Die eingangs erwähnte Stimme aus dem Off gehört Sir Michael Caine, den der Regisseur Petr Jákl für sein filmisches Mittelalter-Epos als einen der Großen aus Hollywood gewinnen konnte. Im Film spielt Caine den alten und mächtigen Fürsten Boresch, der im Auftrag des glücklosen Königs Wenzel IV. (Karel Roden) unterwegs ist. In den Diensten von Boresch steht Jan Žižka (Ben Foster) mit seiner Söldnergruppe, der seinen Dienstherren gleich in den ersten Filmminuten vor den Schergen des durchtriebenen Heinrich von Rosenberg (Til Schweiger) beschützen muss. Und schon sind wir mittendrin im ersten Gemetzel, das mit dem Steinbruch von Velká Amerika eine eindrückliche Drehkulisse fand.
Auch dabei: Hollywood-Urgestein Sir Michael Caine (“The Dark Knight”, “Interstellar”, “Tenet”) spielt Lord Boresch. Foto: Bioscop
Will Tschechien mit seinem Film international bekannter machen: Judoka, Stuntman, Schauspieler und Regisseur Petr Jákl (links), zusammen mit Hauptdarsteller Ben Foster. Zu Jákls letzten Regiearbeiten gehörte “Ghoul – Die Legende vom Leichenesser”. Foto: Bioscop
Der Kampf um den Thron
Im Mittelpunkt der Handlung stehen die Machtspielchen am Königshof: Boresch möchte gerne König Wenzel auf dem Kaiserthron sehen und lässt Žižka die schöne Katharina (Sophie Lowe), eine Nichte des französischen Königs und zugleich die Verlobte des Heinrichs von Rosenberg entführen, um dessen Unterstützung für Wenzel zu erpressen. Aus Rache lässt dieser nun beinahe Žižkas gesamte Familie umbringen. In die Angelegenheiten mischt sich aber auch Wenzels intriganter Halbbruder, der ungarische König Sigismund (Matthew Goode), der mit mindestens einem Auge auch auf die Krone seines Bruders schielt.

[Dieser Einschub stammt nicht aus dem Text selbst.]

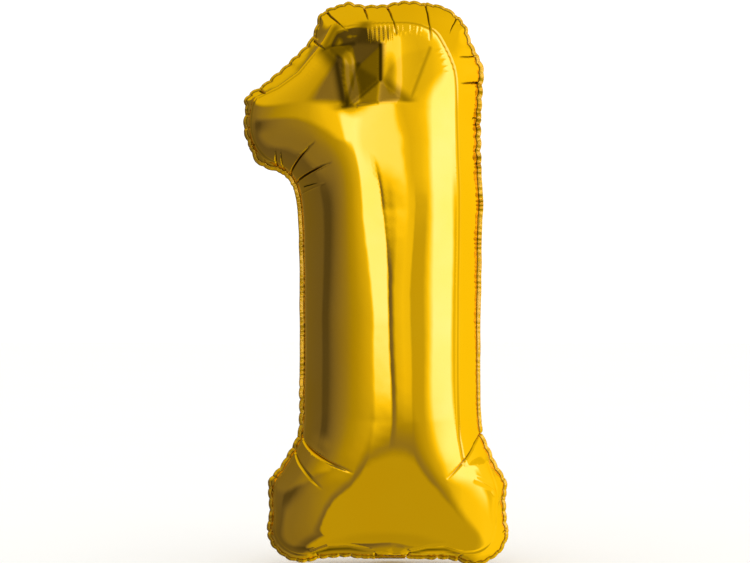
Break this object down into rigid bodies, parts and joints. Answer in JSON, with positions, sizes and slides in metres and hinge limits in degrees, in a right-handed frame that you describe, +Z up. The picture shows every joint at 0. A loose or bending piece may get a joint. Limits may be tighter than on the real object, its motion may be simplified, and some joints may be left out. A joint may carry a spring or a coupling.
{
  "type": "foil number balloon",
  "caption": "Inflated metallised film balloon shaped like the numeral 1, with a sealed flange all round, a folded filling neck and a flat film valve inside.",
  "frame": {"origin": "tie point: the middle of the filling neck's fold line, under the stem's centre line, in the plane of the seam", "axes": "+Z up along the stem towards the crown; -Y is the front, from which the figure reads as a 1 with its flag at -X; +Y is the back, where the neck is folded"},
  "size_m": [0.4022, 0.26, 0.8598],
  "materials": {
    "gold_foil": "metallised film, mirror bright, gold",
    "sealed_foil": "heat-sealed metallised film, finely puckered, gold",
    "clear_film": "clear thin film, slightly hazy"
  },
  "bodies": {
    "envelope": {"front_panel": "gold_foil", "back_panel": "gold_foil", "perimeter_seal": "sealed_foil", "valve_root_welds": "sealed_foil"},
    "neck": {"neck_back_ply": "gold_foil", "neck_side_welds": "sealed_foil", "valve_outer_back_ply": "clear_film"},
    "neck_front": {"neck_front_ply": "gold_foil", "valve_outer_front_ply": "clear_film"},
    "valve_front": {"valve_inner_front_ply": "clear_film"},
    "valve_back": {"valve_inner_back_ply": "clear_film", "valve_inner_edge_welds": "clear_film"}
  },
  "joints": [
    {"name": "neck_fold", "type": "hinge", "parent": "envelope", "child": "neck", "pos_m": [0, 0, 0], "axis": [-1, 0, 0], "range_deg": [0, 165]},
    {"name": "neck_mouth_opening", "type": "hinge", "parent": "neck", "child": "neck_front", "pos_m": [0, 0.0005, -0.0007], "axis": [-1, 0, 0], "range_deg": [0, 12], "stiffness_Nm_per_rad": 0.01, "springref_deg": -5.73},
    {"name": "valve_front_opening", "type": "hinge", "parent": "envelope", "child": "valve_front", "pos_m": [0, -0.00032, 0.0056], "axis": [1, 0, 0], "range_deg": [0, 6], "stiffness_Nm_per_rad": 0.01, "springref_deg": -5.73},
    {"name": "valve_back_opening", "type": "hinge", "parent": "envelope", "child": "valve_back", "pos_m": [0, 0.00032, 0.0056], "axis": [-1, 0, 0], "range_deg": [0, 6], "stiffness_Nm_per_rad": 0.01, "springref_deg": -5.73}
  ],
  "couplings": [
    {"joint": "valve_back_opening", "follows": "valve_front_opening", "ratio": 1}
  ]
}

Zwischen die Fronten gerät nun Žižka, der die „Drecksarbeit“ der Adligen erledigen muss und im Zuge von Auseinandersetzungen mit seinem Widersacher Torak (Roland Møller) sein linkes Auge verliert. So entfaltet sich die Handlung, die sich allerdings nur sehr lose an der tatsächlichen, überlieferten Geschichte orientiert. Im Jahr 1402 war Wenzel als römisch-deutscher König bereits abgesetzt, seine Aussichten auf die Kaiserkrone damit in weiter Ferne. Dass ein böhmischer Adliger sich Hoffnungen machen kann, die Nichte des französischen Königs zu ehelichen, dürfte auch eher ins Reich der Fantasie gehören, auch wenn Heinrich von Rosenberg tatsächlich zu den mächtigsten Fürsten im damaligen Königreich Böhmen und zu den ärgsten Gegnern Wenzels IV. zählte. Es gibt also einige historische Ungereimtheiten – ganz abgesehen von den im Film verwendeten Waffen: Über einen Großteil des Films kämpft Žižka mit einem sogenannten Degenbrecher, der aber erst in der frühen Neuzeit erfunden wurde. Letztendlich ist selbst über das Leben von Žižka vor seiner Zeit als hussitischer Heerführer – als welcher er nie eine Schlacht verloren haben soll – nur sehr wenig bekannt. Überliefert ist nicht einmal, wie und wann er sein Auge verlor, was ihm schließlich zur ikonischen Darstellung mit Augenbinde verhalf. Bekannt ist ebenso wenig, welches Auge Žižka eigentlich verloren ging. In Erscheinung trat der historisch gesicherte Jan Žižka (ca. 1360-1424) spätestens ab 1419 mit dem Beginn der Hussitenkriege. Zum tschechischen Nationalhelden wurde er vor allem nach einem Sieg über königliche Truppen auf dem Veitsberg bei Prag im Jahr 1420 – wo heute ein neun Meter hohes Reiterstandbild an ihn erinnert.